The time to prepare for trial is long before trial

I’m always amazed when the court asks me if I can be ready for a multi-day trial it wishes to set a few weeks hence. The level of preparation necessary to determine that trial is necessary is vastly lower than the level of preparation necessary to actually try the case. It requires months–at least three months–and a substantial investment of time and fees, to move from the first level of preparation to the second. Since moving to the higher level of preparation is only necessary if the case fails to settle in mediation, moving to this “ready for trial” level is an unjustifiable expense in most cases. However, once trial becomes necessary, this higher preparation level becomes necessary–and waiting until a week, or even a month, before trial to begin this preparation makes being fully prepared impossible.

To move a case from “ready to negotiate” to “ready to try” involves many tasks. The most obvious task is subpoenaing witnesses to trial. I like to begin this task a few months before trial. This serves a few purposes. First, I like to save expenses by having witnesses personally accept service of their subpoenas rather than having process servers serve them. However I want to give witnesses a few weeks to accept service. When one issues trial subpoenas, one often encounters witnesses who are reluctant to testify or will be unavailable to testify when trial is scheduled. Issuing trial subpoenas well beforehand gives one the ability to depose unavailable witnesses and use their deposition testimony at trial. It gives one the ability to talk to reluctant witnesses and determine whether one can overcome their reluctance, forgo their testimony, or obtain similar testimony from a different witness.

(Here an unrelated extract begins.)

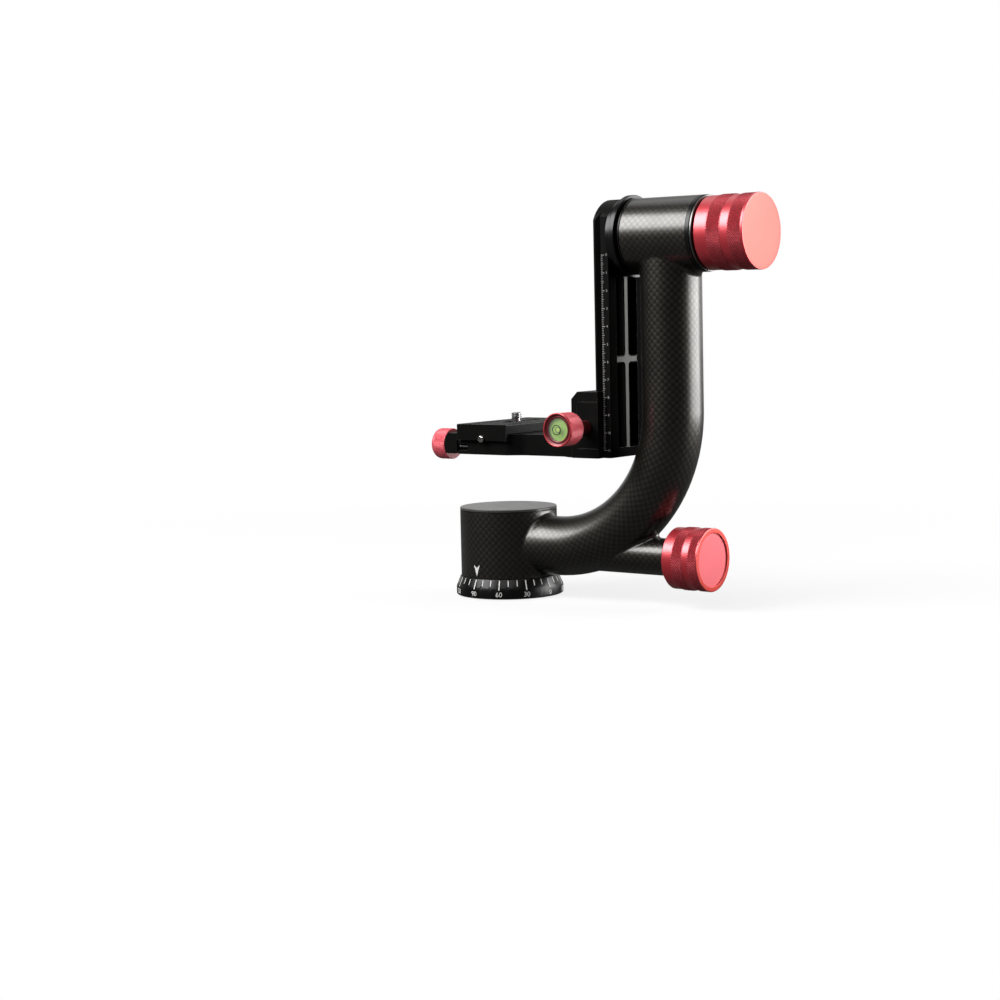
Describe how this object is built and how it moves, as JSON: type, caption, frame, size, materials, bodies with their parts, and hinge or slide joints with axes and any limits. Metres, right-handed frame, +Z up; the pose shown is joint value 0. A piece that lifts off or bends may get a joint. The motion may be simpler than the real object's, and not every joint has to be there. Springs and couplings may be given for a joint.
{
  "type": "gimbal tripod head",
  "caption": "Gimbal tripod head: carbon arm on a dialled panning base, tilt axis with swing rail, sliding lens platform, clamped lens plate and round red lock knobs.",
  "frame": {"origin": "on the pan axis at the foot of the dial, at the mouth of the tripod socket", "axes": "+Z up along the pan axis; +X along the tilt axis towards the tilt lock knob; +Y the way the lens points, along the lens plate"},
  "size_m": [0.2283, 0.0982, 0.2322],
  "materials": {
    "carbon_weave": "twill carbon fibre under a satin clear coat",
    "black_anodised": "fine black anodising, white engraved marks",
    "red_anodised": "red anodising, knurled and turned bands",
    "steel": "turned steel",
    "bright_steel": "polished steel",
    "brass": "turned brass",
    "brake_resin": "moulded acetal",
    "pad_rubber": "ribbed rubber strip",
    "vial_liquid": "clear green liquid",
    "vial_glass": "clear"
  },
  "bodies": {
    "base": {"base_dial": "black_anodised", "pan_spindle": "steel", "tripod_insert": "steel", "base_screws": "steel", "brake_sleeve": "brass", "spindle_washer": "steel", "spindle_nut": "steel", "pan_inner_races": "steel"},
    "arm": {"carbon_arm": "carbon_weave", "pan_core": "black_anodised", "pan_outer_races": "steel", "pan_bearing_balls": "bright_steel", "pan_cap": "black_anodised", "lock_bush": "black_anodised", "tilt_core": "black_anodised", "tilt_outer_races": "steel", "tilt_bearing_balls": "bright_steel", "tilt_end_ring": "black_anodised"},
    "pan_brake": {"brake_shoe": "brake_resin"},
    "pan_knob": {"pan_lock_knob": "red_anodised", "pan_knob_disc": "red_anodised", "pan_lock_rod": "steel"},
    "swing": {"swing_rail": "black_anodised", "tilt_hub": "black_anodised", "tilt_shaft": "steel", "hub_screws": "steel", "tilt_inner_races": "steel", "tilt_spacer": "steel", "tilt_nut": "steel", "rail_stop_screw": "steel"},
    "tilt_brake": {"friction_ring": "bright_steel"},
    "tilt_knob": {"tilt_lock_knob": "red_anodised", "tilt_knob_insert": "brass"},
    "carriage": {"carriage_block": "black_anodised", "lens_platform": "black_anodised", "platform_screws": "steel", "rail_guide_pins": "steel", "lens_guide_rods": "steel", "rail_clamp_spring": "steel", "lens_clamp_spring": "steel"},
    "rail_jaw": {"rail_jaw": "black_anodised"},
    "level_knob": {"level_knob": "red_anodised", "rail_clamp_screw": "steel", "level_glass": "vial_glass", "level_vial": "vial_liquid"},
    "lens_jaw": {"lens_jaw": "black_anodised"},
    "lens_knob": {"lens_clamp_knob": "red_anodised", "lens_clamp_screw": "steel"},
    "lens_plate": {"lens_plate": "black_anodised", "plate_pads": "pad_rubber", "plate_stop_screws": "bright_steel"},
    "screw_keeper": {"screw_keeper": "steel"},
    "camera_screw": {"camera_screw": "steel"}
  },
  "joints": [
    {"name": "pan", "type": "hinge", "parent": "base", "child": "arm", "pos_m": [0, 0, 0], "axis": [0, 0, 1], "continuous": true},
    {"name": "pan_brake_slide", "type": "slide", "parent": "arm", "child": "pan_brake", "axis": [1, 0, 0], "range_m": [-0.00025, 0.001]},
    {"name": "pan_knob_turn", "type": "hinge", "parent": "pan_brake", "child": "pan_knob", "pos_m": [0.12, 0, 0.0277], "axis": [1, 0, 0], "range_deg": [-90, 360]},
    {"name": "tilt", "type": "hinge", "parent": "arm", "child": "swing", "pos_m": [0.11, 0, 0.209], "axis": [1, 0, 0], "continuous": true},
    {"name": "tilt_brake_slide", "type": "slide", "parent": "swing", "child": "tilt_brake", "axis": [1, 0, 0], "range_m": [-0.00025, 0.001]},
    {"name": "tilt_knob_turn", "type": "hinge", "parent": "tilt_brake", "child": "tilt_knob", "pos_m": [0.145, 0, 0.209], "axis": [1, 0, 0], "range_deg": [-90, 360]},
    {"name": "carriage_slide", "type": "slide", "parent": "swing", "child": "carriage", "axis": [0, 0, 1], "range_m": [0, 0.08]},
    {"name": "rail_jaw_slide", "type": "slide", "parent": "carriage", "child": "rail_jaw", "axis": [0, -1, 0], "range_m": [0, 0.0023]},
    {"name": "level_knob_turn", "type": "hinge", "parent": "rail_jaw", "child": "level_knob", "pos_m": [0.074, -0.03, 0.1023], "axis": [0, -1, 0], "range_deg": [0, 720]},
    {"name": "lens_jaw_slide", "type": "slide", "parent": "carriage", "child": "lens_jaw", "axis": [-1, 0, 0], "range_m": [0, 0.0029]},
    {"name": "lens_knob_turn", "type": "hinge", "parent": "lens_jaw", "child": "lens_knob", "pos_m": [-0.035, 0, 0.08865], "axis": [-1, 0, 0], "range_deg": [0, 900]},
    {"name": "lens_plate_slide", "type": "slide", "parent": "carriage", "child": "lens_plate", "axis": [0, 1, 0], "range_m": [-0.018, 0]},
    {"name": "screw_keeper_slide", "type": "slide", "parent": "lens_plate", "child": "screw_keeper", "axis": [0, 1, 0], "range_m": [-0.01, 0.02]},
    {"name": "camera_screw_turn", "type": "hinge", "parent": "screw_keeper", "child": "camera_screw", "pos_m": [0, 0.01, 0.1], "axis": [0, 0, 1], "continuous": true}
  ],
  "couplings": [
    {"joint": "pan_brake_slide", "follows": "pan_knob_turn", "m_per_rad": 0.00015915},
    {"joint": "tilt_brake_slide", "follows": "tilt_knob_turn", "m_per_rad": 0.00015915},
    {"joint": "rail_jaw_slide", "follows": "level_knob_turn", "m_per_rad": 0.00015915},
    {"joint": "lens_jaw_slide", "follows": "lens_knob_turn", "m_per_rad": 0.00015915}
  ]
}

Another task in getting a case “ready to try” is determining what facts one wishes to prove at trial, what facts are disputed, and how one will convince the court that one’s client’s “facts” are the correct facts on disputed issues. I like to begin trial preparation by creating an outline of disputed issues. Within that outline are the facts I wish to prove or disprove on each issue, and what witnesses and evidence might be available to prove these facts. This outline prompts a review of both parties’ discovery responses.

This review prompts both supplemental discovery requests and supplemental discovery responses. Often discovery responses from the opposing party that were sufficient for purposes of negotiation (and thus didn’t merit a motion to compel) are not complete. Further there is an ongoing duty to supplement most discovery responses–most especially requests for production–but one typically needs to ask the opposing party to supplement responses rather than expecting automatic supplementation. Finally this review will prompt one to issue supplemental discovery requests to gain useful information on disputed factual issues.

However to obtain such supplemental discovery responses requires a two month lead before trial–and preferably a three month lead. The opposing party will have 30 days to respond to these discovery requests (35 days if the requests are mailed). If they don’t respond, or if their responses are evasive or incomplete, one will have to file and set a motion to compel. Ideally any motion to compel will be set a month before trial so that any order compelling the opposing party to respond will give one time to obtain and review the responses at least a week or two before the trial. Hence, the necessity of a two to three month lead time.

This is also the time to have one’s own client supplement discovery responses. I begin trial prep by meeting with the client to discuss trial subpoenas. At that meeting we will also discuss supplementing witness lists and trial exhibits. I will ask the client to gather any yet-unproduced documents we may wish to use at trial, with the intention of setting up a meeting in approximately a month to determine witness status–who’s accepted service of the trial subpoena; who needs to be deposed; who is reluctant to testify–and to issue supplemental discovery responses. These responses will list additional witnesses we intend to call at trial and contain additional exhibits we intend to use at trial.

Serving supplemental discovery responses a month or two before trial rarely causes an objection based upon an untimely response (unless there is a scheduling order creating a prior deadline for discovery responses). However serving such responses on the eve of trial often creates objections. Hence the desirability of thinking about supplemental responses months before trial. At this second trial prep meeting, we can also begin scheduling and noticing the depositions of unavailable witnesses. Given that these depositions need to accommodate the schedule of two attorneys, sometimes a guardian, two parties, and the witness, it’s best to begin scheduling these depositions a month or two prior to trial.

Finally, with trial prep comes a decision whether to depose the opposing party. Absent good cause, one can only depose a witness once. The relevant facts in many domestic disputes, especially those involving custody, develop during the litigation period. Thus, deposing the opposing party close to the trial date is ideal. I typically like to depose the opposing party three to four weeks before trial. This gives the court reporter time to transcribe the deposition and me time to review it and determine how best to incorporate the testimony into evidence at trial. Given the scheduling issues noted above for witness depositions, the time to determine whether and when to depose the opposing party should be made two months before trial.

Considering these factors, one should begin preparing for trial three months (at least) prior to trial. It’s impossible to do this if trial is set for a time only weeks into the future. And waiting until the month, or even the week, before trial to begin trial preparation is much too late. While there are trial preparation tasks often best done on the eve of trial–witness preparation being the biggest–many of the useful trial preparation tasks described above cannot be accomplished in such a short time frame.